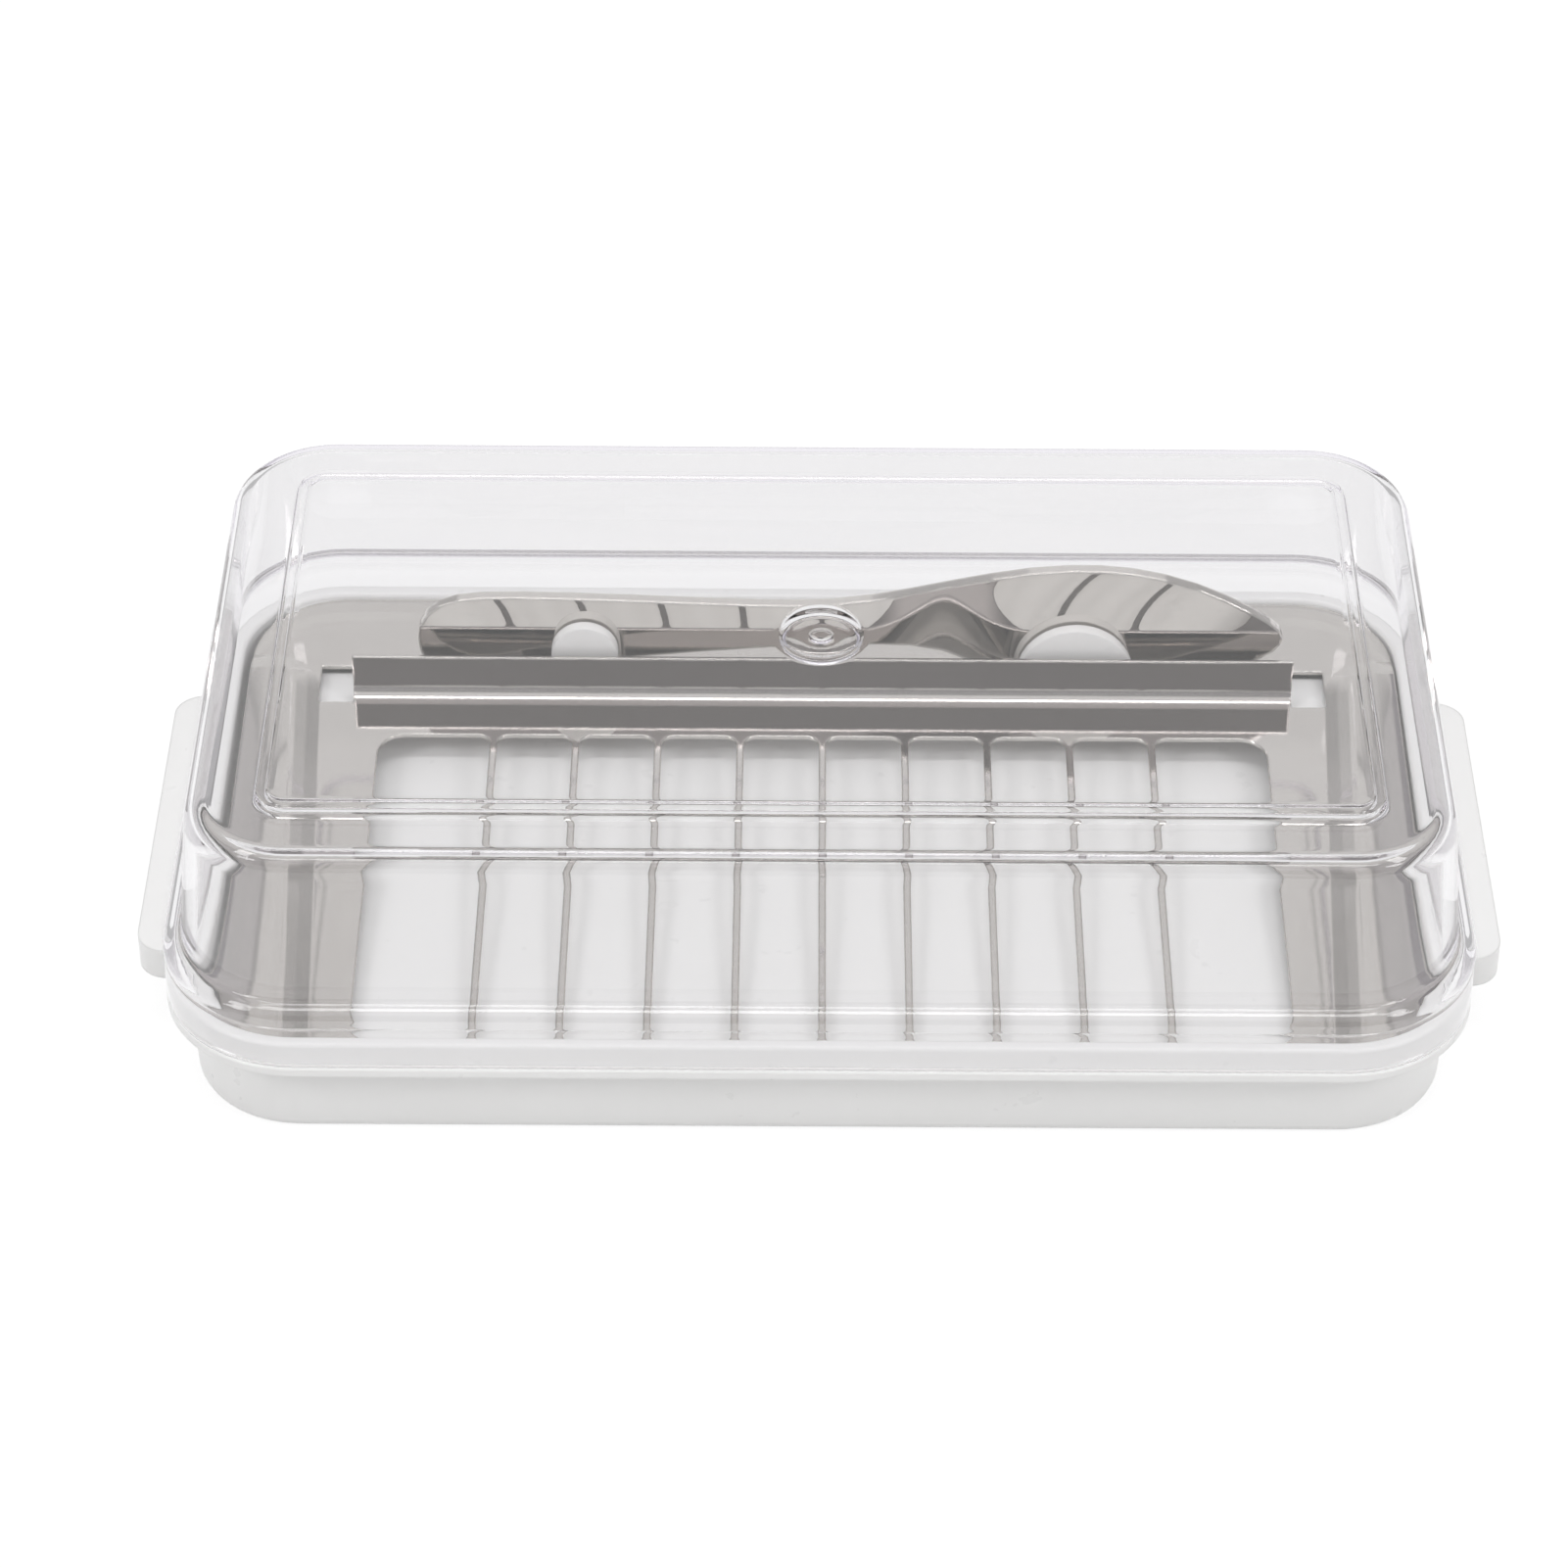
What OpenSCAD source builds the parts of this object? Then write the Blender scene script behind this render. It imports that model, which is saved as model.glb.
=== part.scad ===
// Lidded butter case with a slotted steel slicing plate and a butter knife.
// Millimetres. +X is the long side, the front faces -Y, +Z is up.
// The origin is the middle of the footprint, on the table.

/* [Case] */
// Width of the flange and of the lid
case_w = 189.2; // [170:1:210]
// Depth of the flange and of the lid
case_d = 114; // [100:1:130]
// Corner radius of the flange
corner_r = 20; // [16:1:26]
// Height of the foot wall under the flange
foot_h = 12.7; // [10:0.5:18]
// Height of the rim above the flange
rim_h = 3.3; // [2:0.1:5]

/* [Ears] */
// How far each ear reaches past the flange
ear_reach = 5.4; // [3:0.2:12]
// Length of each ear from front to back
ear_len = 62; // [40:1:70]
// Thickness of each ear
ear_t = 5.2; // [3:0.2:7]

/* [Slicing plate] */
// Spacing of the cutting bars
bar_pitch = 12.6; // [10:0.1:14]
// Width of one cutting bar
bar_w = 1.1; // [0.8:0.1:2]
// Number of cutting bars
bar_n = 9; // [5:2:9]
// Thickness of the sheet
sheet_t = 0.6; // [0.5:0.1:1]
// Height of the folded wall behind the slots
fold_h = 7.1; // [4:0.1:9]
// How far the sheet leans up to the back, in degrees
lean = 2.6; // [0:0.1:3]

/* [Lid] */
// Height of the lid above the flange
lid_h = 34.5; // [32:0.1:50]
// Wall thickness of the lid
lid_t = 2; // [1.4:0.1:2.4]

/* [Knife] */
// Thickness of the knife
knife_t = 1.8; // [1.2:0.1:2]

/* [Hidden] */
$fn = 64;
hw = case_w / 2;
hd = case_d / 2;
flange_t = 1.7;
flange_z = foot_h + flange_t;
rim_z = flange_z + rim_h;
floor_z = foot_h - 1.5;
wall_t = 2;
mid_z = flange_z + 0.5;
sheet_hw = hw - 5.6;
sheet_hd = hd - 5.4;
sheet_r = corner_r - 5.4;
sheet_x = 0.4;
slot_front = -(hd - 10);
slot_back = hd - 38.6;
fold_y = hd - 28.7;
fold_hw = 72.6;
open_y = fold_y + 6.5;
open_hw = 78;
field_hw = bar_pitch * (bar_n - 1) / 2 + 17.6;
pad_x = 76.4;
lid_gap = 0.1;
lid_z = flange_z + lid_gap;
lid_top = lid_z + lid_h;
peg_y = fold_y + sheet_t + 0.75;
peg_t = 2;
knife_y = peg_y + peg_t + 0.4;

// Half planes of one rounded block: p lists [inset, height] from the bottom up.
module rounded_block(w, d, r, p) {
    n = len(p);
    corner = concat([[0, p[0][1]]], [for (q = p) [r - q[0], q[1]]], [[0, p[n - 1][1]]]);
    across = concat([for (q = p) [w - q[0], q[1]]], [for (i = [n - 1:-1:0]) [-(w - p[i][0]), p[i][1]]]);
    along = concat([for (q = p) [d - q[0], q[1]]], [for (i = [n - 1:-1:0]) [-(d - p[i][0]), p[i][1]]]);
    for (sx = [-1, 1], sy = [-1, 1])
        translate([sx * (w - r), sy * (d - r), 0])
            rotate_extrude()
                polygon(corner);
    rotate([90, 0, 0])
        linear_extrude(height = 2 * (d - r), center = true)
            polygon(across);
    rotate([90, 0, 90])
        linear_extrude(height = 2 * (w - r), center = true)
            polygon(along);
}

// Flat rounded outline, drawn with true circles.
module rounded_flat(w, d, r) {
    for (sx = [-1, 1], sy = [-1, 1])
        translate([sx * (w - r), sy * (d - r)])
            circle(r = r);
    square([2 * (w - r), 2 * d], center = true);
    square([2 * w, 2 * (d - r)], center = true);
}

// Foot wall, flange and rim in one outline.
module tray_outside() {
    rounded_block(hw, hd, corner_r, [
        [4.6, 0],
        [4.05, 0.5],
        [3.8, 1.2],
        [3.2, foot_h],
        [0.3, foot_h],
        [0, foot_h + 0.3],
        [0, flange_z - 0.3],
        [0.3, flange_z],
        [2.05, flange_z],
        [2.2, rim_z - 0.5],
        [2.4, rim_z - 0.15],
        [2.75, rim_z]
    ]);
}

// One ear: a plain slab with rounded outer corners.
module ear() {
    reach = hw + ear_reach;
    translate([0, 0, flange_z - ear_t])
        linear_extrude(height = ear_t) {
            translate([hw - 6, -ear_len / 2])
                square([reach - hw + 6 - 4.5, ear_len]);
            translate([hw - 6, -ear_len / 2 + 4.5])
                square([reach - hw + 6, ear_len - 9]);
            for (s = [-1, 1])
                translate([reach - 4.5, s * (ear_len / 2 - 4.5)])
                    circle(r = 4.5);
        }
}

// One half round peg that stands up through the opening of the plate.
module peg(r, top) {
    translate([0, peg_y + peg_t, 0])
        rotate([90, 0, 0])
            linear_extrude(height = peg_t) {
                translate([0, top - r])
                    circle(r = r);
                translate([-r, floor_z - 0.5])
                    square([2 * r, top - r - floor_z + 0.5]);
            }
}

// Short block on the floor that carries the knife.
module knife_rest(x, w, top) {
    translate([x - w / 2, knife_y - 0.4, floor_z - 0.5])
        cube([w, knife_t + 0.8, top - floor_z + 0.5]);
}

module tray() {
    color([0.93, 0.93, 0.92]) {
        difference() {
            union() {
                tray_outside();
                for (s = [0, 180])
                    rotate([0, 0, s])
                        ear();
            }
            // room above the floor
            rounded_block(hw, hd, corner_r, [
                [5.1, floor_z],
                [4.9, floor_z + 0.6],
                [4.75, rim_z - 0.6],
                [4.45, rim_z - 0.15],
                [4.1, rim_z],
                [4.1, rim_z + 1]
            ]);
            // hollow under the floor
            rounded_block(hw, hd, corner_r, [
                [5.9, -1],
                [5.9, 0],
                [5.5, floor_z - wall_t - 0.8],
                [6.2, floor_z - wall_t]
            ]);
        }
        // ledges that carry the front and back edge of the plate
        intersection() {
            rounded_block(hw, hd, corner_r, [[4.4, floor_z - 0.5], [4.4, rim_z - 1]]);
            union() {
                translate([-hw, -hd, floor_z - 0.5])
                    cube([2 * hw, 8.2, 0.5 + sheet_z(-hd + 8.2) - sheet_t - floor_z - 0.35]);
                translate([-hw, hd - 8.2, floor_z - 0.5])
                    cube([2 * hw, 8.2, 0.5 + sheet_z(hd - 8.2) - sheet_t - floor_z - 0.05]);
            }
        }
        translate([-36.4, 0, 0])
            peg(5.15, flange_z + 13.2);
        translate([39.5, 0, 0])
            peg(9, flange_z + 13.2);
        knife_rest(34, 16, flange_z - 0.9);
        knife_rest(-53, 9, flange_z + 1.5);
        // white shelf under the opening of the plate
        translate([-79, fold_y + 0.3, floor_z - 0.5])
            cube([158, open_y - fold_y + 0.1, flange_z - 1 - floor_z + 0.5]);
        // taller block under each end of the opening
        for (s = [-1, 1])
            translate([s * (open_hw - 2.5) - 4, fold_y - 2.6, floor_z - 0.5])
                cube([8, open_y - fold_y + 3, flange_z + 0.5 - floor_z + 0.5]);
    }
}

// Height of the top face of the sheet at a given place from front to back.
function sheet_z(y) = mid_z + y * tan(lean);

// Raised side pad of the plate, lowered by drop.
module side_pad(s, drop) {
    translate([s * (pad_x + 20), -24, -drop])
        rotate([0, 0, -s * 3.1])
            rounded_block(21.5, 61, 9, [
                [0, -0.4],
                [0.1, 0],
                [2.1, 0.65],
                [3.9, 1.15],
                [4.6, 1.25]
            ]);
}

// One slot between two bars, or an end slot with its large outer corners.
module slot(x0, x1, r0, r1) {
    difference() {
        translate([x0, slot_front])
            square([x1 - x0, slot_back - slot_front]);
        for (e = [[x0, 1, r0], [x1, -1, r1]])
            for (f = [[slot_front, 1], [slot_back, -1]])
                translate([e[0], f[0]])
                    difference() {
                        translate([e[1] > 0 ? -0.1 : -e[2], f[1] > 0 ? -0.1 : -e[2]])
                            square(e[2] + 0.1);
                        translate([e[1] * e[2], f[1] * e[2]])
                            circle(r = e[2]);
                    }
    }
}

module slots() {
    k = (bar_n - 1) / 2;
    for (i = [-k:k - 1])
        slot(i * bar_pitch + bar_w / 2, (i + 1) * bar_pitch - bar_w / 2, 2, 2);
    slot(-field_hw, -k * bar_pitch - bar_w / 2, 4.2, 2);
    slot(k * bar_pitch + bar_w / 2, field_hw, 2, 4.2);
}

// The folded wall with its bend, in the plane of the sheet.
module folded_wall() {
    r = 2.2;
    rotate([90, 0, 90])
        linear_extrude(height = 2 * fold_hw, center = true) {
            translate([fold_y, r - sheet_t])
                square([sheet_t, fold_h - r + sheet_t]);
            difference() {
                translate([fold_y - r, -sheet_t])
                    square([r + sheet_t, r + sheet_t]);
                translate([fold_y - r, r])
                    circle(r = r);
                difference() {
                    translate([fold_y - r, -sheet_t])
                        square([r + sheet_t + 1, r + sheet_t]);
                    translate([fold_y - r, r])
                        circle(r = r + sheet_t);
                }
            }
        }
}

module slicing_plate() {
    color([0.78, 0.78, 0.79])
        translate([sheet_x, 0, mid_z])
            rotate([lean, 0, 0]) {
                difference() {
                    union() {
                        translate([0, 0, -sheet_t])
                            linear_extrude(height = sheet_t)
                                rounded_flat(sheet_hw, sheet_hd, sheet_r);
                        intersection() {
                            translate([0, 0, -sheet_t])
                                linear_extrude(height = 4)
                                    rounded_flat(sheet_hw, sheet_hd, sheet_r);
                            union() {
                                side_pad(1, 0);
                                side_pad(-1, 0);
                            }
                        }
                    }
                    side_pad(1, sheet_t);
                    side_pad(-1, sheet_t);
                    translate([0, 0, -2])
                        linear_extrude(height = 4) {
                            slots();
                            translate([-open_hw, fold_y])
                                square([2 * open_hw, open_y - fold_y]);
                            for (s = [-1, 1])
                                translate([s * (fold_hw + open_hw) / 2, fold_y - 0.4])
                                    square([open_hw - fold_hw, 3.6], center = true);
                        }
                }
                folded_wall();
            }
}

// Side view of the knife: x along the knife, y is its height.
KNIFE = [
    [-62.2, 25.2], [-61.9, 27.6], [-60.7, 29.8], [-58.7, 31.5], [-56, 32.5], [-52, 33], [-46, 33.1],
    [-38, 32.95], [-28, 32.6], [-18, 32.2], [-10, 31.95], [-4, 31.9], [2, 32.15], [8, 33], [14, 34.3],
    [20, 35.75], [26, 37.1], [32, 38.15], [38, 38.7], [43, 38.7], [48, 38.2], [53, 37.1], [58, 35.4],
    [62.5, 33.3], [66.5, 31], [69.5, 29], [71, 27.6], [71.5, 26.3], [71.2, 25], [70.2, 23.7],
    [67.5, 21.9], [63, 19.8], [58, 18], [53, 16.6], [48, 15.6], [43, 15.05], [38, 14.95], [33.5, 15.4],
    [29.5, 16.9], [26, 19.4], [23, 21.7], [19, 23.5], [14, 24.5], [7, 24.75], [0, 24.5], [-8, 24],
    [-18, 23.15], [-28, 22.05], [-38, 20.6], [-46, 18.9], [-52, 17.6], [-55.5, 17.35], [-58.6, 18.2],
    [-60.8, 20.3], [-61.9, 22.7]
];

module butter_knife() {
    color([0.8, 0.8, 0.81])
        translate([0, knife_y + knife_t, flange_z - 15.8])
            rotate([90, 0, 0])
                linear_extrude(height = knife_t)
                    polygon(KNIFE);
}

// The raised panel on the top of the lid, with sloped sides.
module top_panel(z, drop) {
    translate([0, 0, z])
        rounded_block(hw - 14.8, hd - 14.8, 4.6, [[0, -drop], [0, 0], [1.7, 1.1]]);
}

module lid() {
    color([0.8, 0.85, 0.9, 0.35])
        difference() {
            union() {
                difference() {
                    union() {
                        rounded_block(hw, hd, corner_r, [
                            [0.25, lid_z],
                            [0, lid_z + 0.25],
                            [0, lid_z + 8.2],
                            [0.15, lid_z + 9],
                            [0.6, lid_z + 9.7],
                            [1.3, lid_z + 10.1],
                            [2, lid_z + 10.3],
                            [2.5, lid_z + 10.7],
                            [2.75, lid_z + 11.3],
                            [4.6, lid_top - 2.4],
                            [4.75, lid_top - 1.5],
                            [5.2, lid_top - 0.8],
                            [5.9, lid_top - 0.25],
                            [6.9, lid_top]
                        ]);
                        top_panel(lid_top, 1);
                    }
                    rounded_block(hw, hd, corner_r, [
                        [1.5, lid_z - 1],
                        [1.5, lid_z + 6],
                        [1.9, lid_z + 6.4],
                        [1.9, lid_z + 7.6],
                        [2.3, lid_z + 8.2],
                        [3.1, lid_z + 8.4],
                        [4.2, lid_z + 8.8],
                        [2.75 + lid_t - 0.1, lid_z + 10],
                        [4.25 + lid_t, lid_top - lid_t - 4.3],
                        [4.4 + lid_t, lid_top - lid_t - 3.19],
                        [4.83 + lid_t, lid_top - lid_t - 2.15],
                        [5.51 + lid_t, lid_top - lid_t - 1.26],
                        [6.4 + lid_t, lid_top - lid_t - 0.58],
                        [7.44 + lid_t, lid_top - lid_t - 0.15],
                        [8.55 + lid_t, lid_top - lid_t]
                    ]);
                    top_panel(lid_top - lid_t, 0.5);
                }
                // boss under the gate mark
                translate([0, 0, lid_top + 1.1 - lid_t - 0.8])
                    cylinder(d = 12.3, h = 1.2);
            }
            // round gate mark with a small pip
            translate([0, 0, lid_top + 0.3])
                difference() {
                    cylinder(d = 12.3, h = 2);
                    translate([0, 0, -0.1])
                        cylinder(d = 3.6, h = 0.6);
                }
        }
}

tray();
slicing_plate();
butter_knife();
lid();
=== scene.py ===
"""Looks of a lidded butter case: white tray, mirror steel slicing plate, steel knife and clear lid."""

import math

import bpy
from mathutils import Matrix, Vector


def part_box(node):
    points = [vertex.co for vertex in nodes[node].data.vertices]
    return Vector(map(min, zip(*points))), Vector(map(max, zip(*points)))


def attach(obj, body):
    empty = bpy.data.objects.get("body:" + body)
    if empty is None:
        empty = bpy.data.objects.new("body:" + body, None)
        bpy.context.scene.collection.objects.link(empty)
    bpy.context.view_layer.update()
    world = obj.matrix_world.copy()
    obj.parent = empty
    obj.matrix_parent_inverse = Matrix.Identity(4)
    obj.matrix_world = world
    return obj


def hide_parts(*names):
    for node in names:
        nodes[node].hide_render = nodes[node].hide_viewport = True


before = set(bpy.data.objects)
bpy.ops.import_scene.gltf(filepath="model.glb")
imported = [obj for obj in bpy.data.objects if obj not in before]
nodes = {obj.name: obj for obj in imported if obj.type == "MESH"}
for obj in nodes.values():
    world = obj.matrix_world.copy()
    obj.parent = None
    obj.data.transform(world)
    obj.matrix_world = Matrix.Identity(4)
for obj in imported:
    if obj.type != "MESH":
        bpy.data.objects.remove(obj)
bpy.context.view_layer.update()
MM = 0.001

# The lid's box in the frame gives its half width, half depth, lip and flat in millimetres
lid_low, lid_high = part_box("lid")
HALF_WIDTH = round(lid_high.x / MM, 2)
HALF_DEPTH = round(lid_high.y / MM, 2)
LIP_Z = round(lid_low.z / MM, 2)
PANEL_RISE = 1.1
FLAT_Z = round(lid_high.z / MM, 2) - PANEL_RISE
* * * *
## GOAL
Reproduce exactly the lines from the line with "cylinder(d = 12.3, h = 2);" to the line with "nodes[node].hide_render = nodes[node].hide_viewport", both end lines included.

## RIGHT ANSWER
                    cylinder(d = 12.3, h = 2);
                    translate([0, 0, -0.1])
                        cylinder(d = 3.6, h = 0.6);
                }
        }
}

tray();
slicing_plate();
butter_knife();
lid();
=== scene.py ===
"""Looks of a lidded butter case: white tray, mirror steel slicing plate, steel knife and clear lid."""

import math

import bpy
from mathutils import Matrix, Vector


def part_box(node):
    points = [vertex.co for vertex in nodes[node].data.vertices]
    return Vector(map(min, zip(*points))), Vector(map(max, zip(*points)))


def attach(obj, body):
    empty = bpy.data.objects.get("body:" + body)
    if empty is None:
        empty = bpy.data.objects.new("body:" + body, None)
        bpy.context.scene.collection.objects.link(empty)
    bpy.context.view_layer.update()
    world = obj.matrix_world.copy()
    obj.parent = empty
    obj.matrix_parent_inverse = Matrix.Identity(4)
    obj.matrix_world = world
    return obj


def hide_parts(*names):
    for node in names:
        nodes[node].hide_render = nodes[node].hide_viewport = True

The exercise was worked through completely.